## [Exercise details]
Every entry that follows needs to be repeated exactly.
□ □ □ □ □ □ □
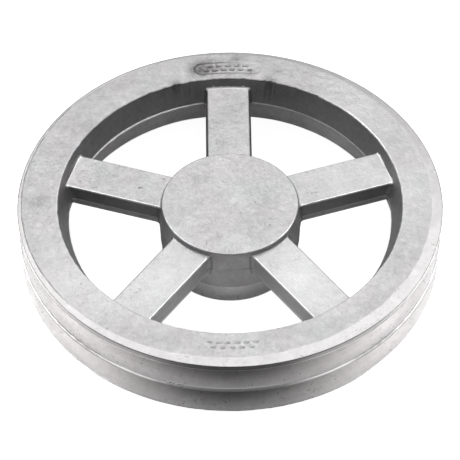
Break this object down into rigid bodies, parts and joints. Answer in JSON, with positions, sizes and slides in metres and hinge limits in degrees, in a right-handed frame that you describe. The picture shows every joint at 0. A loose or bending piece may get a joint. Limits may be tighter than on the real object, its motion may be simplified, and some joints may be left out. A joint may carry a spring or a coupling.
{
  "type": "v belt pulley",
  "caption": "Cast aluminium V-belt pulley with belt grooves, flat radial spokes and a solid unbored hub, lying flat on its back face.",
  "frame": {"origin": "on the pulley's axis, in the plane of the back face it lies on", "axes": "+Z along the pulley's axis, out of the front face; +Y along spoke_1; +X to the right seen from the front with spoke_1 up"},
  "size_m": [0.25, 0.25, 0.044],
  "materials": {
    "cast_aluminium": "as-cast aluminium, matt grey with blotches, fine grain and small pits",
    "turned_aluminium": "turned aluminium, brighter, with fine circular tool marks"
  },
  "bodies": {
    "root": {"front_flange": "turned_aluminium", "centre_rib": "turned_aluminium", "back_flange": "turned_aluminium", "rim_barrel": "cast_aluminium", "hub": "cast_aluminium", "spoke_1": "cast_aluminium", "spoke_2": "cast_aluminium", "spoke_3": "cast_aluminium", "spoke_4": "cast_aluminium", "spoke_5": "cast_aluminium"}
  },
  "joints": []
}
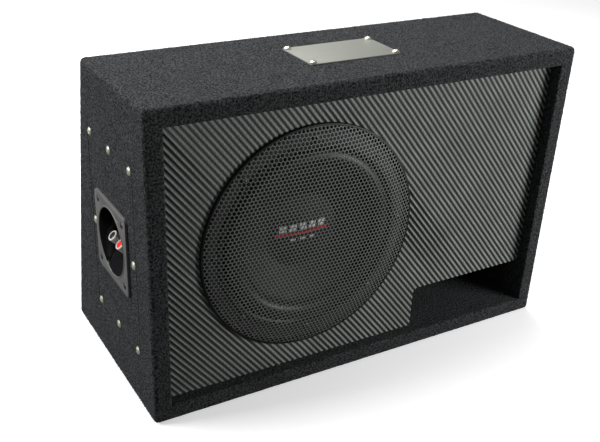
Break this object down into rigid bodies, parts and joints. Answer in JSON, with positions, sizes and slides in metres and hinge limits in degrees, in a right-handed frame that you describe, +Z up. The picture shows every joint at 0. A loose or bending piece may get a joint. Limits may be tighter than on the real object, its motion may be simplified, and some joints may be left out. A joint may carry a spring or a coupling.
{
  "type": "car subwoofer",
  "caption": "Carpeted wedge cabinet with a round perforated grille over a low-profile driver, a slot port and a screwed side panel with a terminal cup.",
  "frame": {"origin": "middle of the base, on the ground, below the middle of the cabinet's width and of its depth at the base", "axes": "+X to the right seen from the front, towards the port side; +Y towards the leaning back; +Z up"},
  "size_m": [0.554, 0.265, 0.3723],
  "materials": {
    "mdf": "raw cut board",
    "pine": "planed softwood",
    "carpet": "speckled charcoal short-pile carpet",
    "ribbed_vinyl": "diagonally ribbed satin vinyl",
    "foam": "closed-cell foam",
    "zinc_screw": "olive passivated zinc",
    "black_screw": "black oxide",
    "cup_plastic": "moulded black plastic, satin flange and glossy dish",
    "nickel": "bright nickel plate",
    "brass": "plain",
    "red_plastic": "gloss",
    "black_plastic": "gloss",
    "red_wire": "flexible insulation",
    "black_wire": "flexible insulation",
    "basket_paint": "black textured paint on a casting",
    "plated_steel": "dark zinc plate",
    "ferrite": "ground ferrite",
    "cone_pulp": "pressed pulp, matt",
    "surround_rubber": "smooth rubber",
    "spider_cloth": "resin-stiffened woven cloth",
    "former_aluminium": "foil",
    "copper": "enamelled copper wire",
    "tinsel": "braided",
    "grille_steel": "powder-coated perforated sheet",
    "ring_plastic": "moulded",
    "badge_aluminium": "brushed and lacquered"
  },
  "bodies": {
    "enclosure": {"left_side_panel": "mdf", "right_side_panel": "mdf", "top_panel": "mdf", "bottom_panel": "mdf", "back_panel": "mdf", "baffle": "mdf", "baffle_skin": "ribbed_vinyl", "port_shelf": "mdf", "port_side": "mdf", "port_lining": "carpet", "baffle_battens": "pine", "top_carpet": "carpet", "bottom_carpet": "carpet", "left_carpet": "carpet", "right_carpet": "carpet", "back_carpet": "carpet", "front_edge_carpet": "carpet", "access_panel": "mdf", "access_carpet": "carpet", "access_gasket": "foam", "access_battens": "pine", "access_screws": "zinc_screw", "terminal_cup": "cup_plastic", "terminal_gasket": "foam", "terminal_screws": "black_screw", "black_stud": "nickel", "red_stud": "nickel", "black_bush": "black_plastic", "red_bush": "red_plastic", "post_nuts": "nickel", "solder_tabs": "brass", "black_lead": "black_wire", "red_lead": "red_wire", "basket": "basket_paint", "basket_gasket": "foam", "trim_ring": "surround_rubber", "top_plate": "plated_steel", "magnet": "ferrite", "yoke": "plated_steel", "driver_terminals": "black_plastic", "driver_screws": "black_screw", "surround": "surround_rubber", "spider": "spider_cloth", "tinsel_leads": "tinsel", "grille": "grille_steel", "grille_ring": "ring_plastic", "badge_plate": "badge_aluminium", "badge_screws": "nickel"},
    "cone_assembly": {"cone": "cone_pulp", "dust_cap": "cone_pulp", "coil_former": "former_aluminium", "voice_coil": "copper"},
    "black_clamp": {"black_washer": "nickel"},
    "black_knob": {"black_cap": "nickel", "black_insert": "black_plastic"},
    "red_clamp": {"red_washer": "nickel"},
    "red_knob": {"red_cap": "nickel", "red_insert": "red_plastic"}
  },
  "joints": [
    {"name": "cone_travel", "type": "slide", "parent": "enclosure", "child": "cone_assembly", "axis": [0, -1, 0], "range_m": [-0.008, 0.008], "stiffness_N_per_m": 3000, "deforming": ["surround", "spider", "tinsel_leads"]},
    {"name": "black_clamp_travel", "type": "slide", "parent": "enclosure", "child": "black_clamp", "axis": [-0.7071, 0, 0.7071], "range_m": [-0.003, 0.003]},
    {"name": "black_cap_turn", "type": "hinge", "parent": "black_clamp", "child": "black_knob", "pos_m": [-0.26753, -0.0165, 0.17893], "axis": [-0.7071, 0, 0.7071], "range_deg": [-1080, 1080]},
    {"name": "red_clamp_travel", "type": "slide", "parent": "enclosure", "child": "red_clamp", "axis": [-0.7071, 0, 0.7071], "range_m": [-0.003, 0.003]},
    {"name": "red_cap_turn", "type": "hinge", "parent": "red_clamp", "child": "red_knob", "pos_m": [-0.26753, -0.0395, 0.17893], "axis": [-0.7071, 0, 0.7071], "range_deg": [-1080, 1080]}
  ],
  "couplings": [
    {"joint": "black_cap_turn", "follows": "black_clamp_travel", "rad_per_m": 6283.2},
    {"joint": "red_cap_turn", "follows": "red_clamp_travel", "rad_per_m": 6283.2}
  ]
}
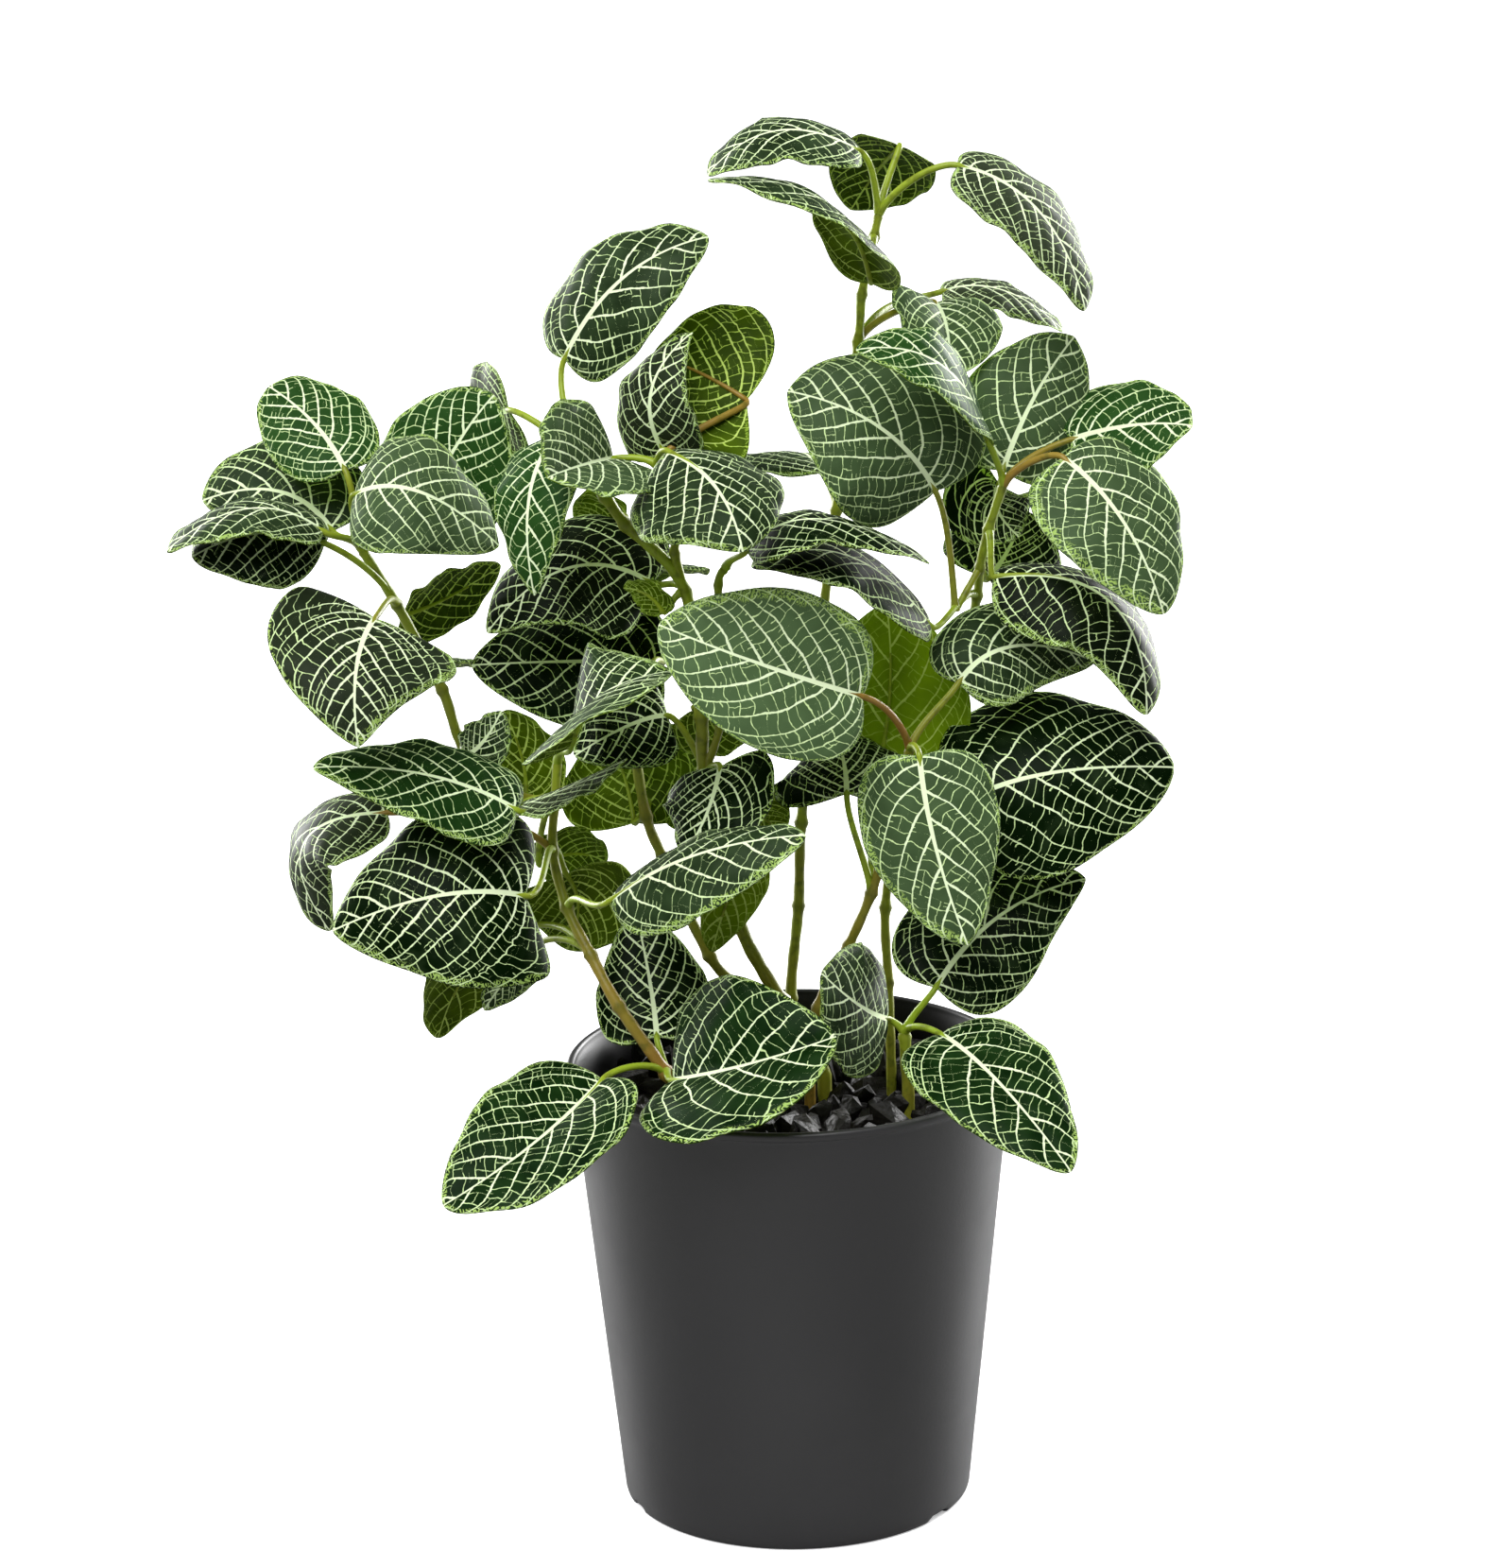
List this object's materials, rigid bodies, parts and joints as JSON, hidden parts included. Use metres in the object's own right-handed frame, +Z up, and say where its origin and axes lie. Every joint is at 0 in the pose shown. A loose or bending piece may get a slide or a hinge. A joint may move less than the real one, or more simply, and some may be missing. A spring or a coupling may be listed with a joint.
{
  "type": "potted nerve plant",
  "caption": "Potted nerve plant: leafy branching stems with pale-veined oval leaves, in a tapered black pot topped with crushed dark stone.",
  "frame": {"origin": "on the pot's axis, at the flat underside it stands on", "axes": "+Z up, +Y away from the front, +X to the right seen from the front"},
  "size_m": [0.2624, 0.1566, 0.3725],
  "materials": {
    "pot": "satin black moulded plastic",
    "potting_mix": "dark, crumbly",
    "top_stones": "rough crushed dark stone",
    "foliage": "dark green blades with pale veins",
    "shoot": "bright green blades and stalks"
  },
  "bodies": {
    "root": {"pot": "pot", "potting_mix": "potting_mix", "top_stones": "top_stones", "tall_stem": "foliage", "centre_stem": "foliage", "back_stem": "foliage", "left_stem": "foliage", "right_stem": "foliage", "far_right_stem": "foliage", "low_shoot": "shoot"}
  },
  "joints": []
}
□ □ □ □ □ □ □
## [Worked solution]
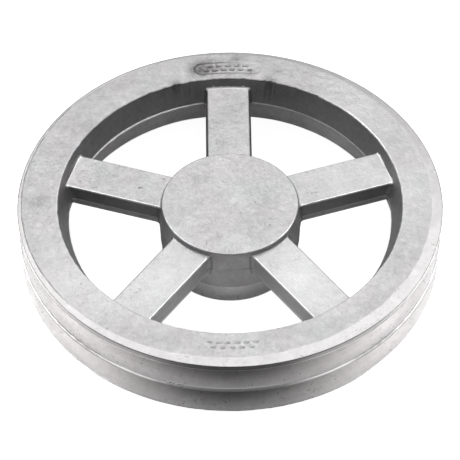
Break this object down into rigid bodies, parts and joints. Answer in JSON, with positions, sizes and slides in metres and hinge limits in degrees, in a right-handed frame that you describe. The picture shows every joint at 0. A loose or bending piece may get a joint. Limits may be tighter than on the real object, its motion may be simplified, and some joints may be left out. A joint may carry a spring or a coupling.
{
  "type": "v belt pulley",
  "caption": "Cast aluminium V-belt pulley with belt grooves, flat radial spokes and a solid unbored hub, lying flat on its back face.",
  "frame": {"origin": "on the pulley's axis, in the plane of the back face it lies on", "axes": "+Z along the pulley's axis, out of the front face; +Y along spoke_1; +X to the right seen from the front with spoke_1 up"},
  "size_m": [0.25, 0.25, 0.044],
  "materials": {
    "cast_aluminium": "as-cast aluminium, matt grey with blotches, fine grain and small pits",
    "turned_aluminium": "turned aluminium, brighter, with fine circular tool marks"
  },
  "bodies": {
    "root": {"front_flange": "turned_aluminium", "centre_rib": "turned_aluminium", "back_flange": "turned_aluminium", "rim_barrel": "cast_aluminium", "hub": "cast_aluminium", "spoke_1": "cast_aluminium", "spoke_2": "cast_aluminium", "spoke_3": "cast_aluminium", "spoke_4": "cast_aluminium", "spoke_5": "cast_aluminium"}
  },
  "joints": []
}
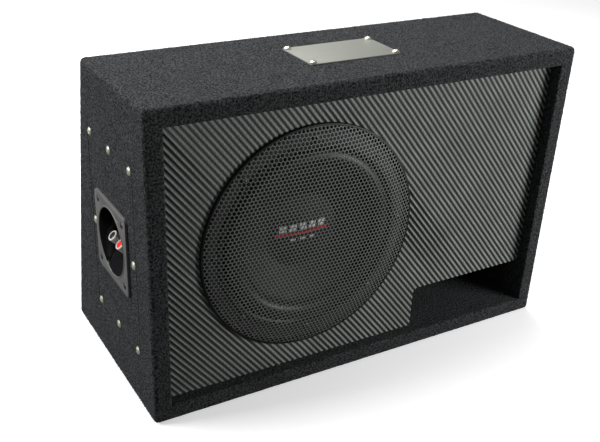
Break this object down into rigid bodies, parts and joints. Answer in JSON, with positions, sizes and slides in metres and hinge limits in degrees, in a right-handed frame that you describe, +Z up. The picture shows every joint at 0. A loose or bending piece may get a joint. Limits may be tighter than on the real object, its motion may be simplified, and some joints may be left out. A joint may carry a spring or a coupling.
{
  "type": "car subwoofer",
  "caption": "Carpeted wedge cabinet with a round perforated grille over a low-profile driver, a slot port and a screwed side panel with a terminal cup.",
  "frame": {"origin": "middle of the base, on the ground, below the middle of the cabinet's width and of its depth at the base", "axes": "+X to the right seen from the front, towards the port side; +Y towards the leaning back; +Z up"},
  "size_m": [0.554, 0.265, 0.3723],
  "materials": {
    "mdf": "raw cut board",
    "pine": "planed softwood",
    "carpet": "speckled charcoal short-pile carpet",
    "ribbed_vinyl": "diagonally ribbed satin vinyl",
    "foam": "closed-cell foam",
    "zinc_screw": "olive passivated zinc",
    "black_screw": "black oxide",
    "cup_plastic": "moulded black plastic, satin flange and glossy dish",
    "nickel": "bright nickel plate",
    "brass": "plain",
    "red_plastic": "gloss",
    "black_plastic": "gloss",
    "red_wire": "flexible insulation",
    "black_wire": "flexible insulation",
    "basket_paint": "black textured paint on a casting",
    "plated_steel": "dark zinc plate",
    "ferrite": "ground ferrite",
    "cone_pulp": "pressed pulp, matt",
    "surround_rubber": "smooth rubber",
    "spider_cloth": "resin-stiffened woven cloth",
    "former_aluminium": "foil",
    "copper": "enamelled copper wire",
    "tinsel": "braided",
    "grille_steel": "powder-coated perforated sheet",
    "ring_plastic": "moulded",
    "badge_aluminium": "brushed and lacquered"
  },
  "bodies": {
    "enclosure": {"left_side_panel": "mdf", "right_side_panel": "mdf", "top_panel": "mdf", "bottom_panel": "mdf", "back_panel": "mdf", "baffle": "mdf", "baffle_skin": "ribbed_vinyl", "port_shelf": "mdf", "port_side": "mdf", "port_lining": "carpet", "baffle_battens": "pine", "top_carpet": "carpet", "bottom_carpet": "carpet", "left_carpet": "carpet", "right_carpet": "carpet", "back_carpet": "carpet", "front_edge_carpet": "carpet", "access_panel": "mdf", "access_carpet": "carpet", "access_gasket": "foam", "access_battens": "pine", "access_screws": "zinc_screw", "terminal_cup": "cup_plastic", "terminal_gasket": "foam", "terminal_screws": "black_screw", "black_stud": "nickel", "red_stud": "nickel", "black_bush": "black_plastic", "red_bush": "red_plastic", "post_nuts": "nickel", "solder_tabs": "brass", "black_lead": "black_wire", "red_lead": "red_wire", "basket": "basket_paint", "basket_gasket": "foam", "trim_ring": "surround_rubber", "top_plate": "plated_steel", "magnet": "ferrite", "yoke": "plated_steel", "driver_terminals": "black_plastic", "driver_screws": "black_screw", "surround": "surround_rubber", "spider": "spider_cloth", "tinsel_leads": "tinsel", "grille": "grille_steel", "grille_ring": "ring_plastic", "badge_plate": "badge_aluminium", "badge_screws": "nickel"},
    "cone_assembly": {"cone": "cone_pulp", "dust_cap": "cone_pulp", "coil_former": "former_aluminium", "voice_coil": "copper"},
    "black_clamp": {"black_washer": "nickel"},
    "black_knob": {"black_cap": "nickel", "black_insert": "black_plastic"},
    "red_clamp": {"red_washer": "nickel"},
    "red_knob": {"red_cap": "nickel", "red_insert": "red_plastic"}
  },
  "joints": [
    {"name": "cone_travel", "type": "slide", "parent": "enclosure", "child": "cone_assembly", "axis": [0, -1, 0], "range_m": [-0.008, 0.008], "stiffness_N_per_m": 3000, "deforming": ["surround", "spider", "tinsel_leads"]},
    {"name": "black_clamp_travel", "type": "slide", "parent": "enclosure", "child": "black_clamp", "axis": [-0.7071, 0, 0.7071], "range_m": [-0.003, 0.003]},
    {"name": "black_cap_turn", "type": "hinge", "parent": "black_clamp", "child": "black_knob", "pos_m": [-0.26753, -0.0165, 0.17893], "axis": [-0.7071, 0, 0.7071], "range_deg": [-1080, 1080]},
    {"name": "red_clamp_travel", "type": "slide", "parent": "enclosure", "child": "red_clamp", "axis": [-0.7071, 0, 0.7071], "range_m": [-0.003, 0.003]},
    {"name": "red_cap_turn", "type": "hinge", "parent": "red_clamp", "child": "red_knob", "pos_m": [-0.26753, -0.0395, 0.17893], "axis": [-0.7071, 0, 0.7071], "range_deg": [-1080, 1080]}
  ],
  "couplings": [
    {"joint": "black_cap_turn", "follows": "black_clamp_travel", "rad_per_m": 6283.2},
    {"joint": "red_cap_turn", "follows": "red_clamp_travel", "rad_per_m": 6283.2}
  ]
}
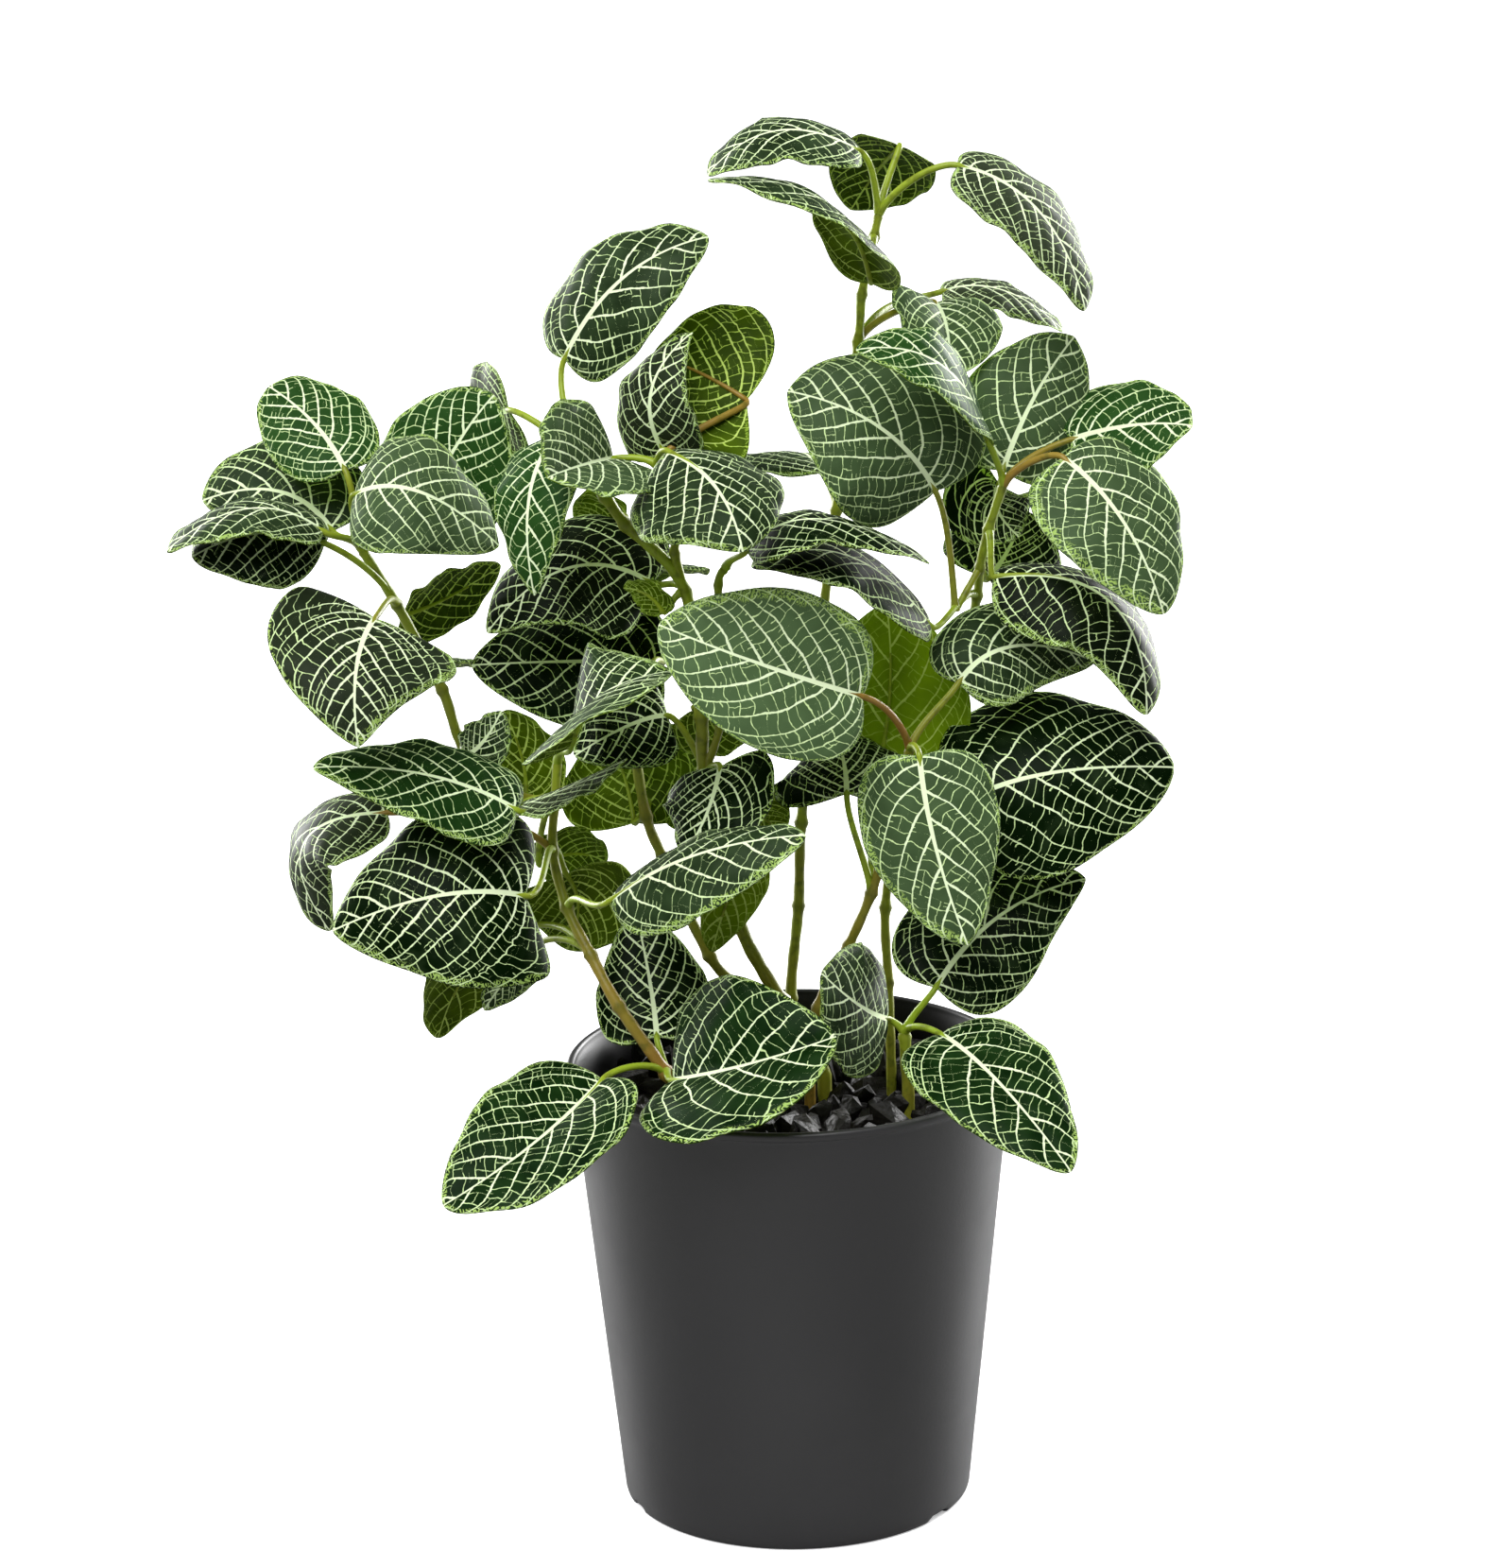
List this object's materials, rigid bodies, parts and joints as JSON, hidden parts included. Use metres in the object's own right-handed frame, +Z up, and say where its origin and axes lie. Every joint is at 0 in the pose shown. A loose or bending piece may get a slide or a hinge. A joint may move less than the real one, or more simply, and some may be missing. A spring or a coupling may be listed with a joint.
{
  "type": "potted nerve plant",
  "caption": "Potted nerve plant: leafy branching stems with pale-veined oval leaves, in a tapered black pot topped with crushed dark stone.",
  "frame": {"origin": "on the pot's axis, at the flat underside it stands on", "axes": "+Z up, +Y away from the front, +X to the right seen from the front"},
  "size_m": [0.2624, 0.1566, 0.3725],
  "materials": {
    "pot": "satin black moulded plastic",
    "potting_mix": "dark, crumbly",
    "top_stones": "rough crushed dark stone",
    "foliage": "dark green blades with pale veins",
    "shoot": "bright green blades and stalks"
  },
  "bodies": {
    "root": {"pot": "pot", "potting_mix": "potting_mix", "top_stones": "top_stones", "tall_stem": "foliage", "centre_stem": "foliage", "back_stem": "foliage", "left_stem": "foliage", "right_stem": "foliage", "far_right_stem": "foliage", "low_shoot": "shoot"}
  },
  "joints": []
}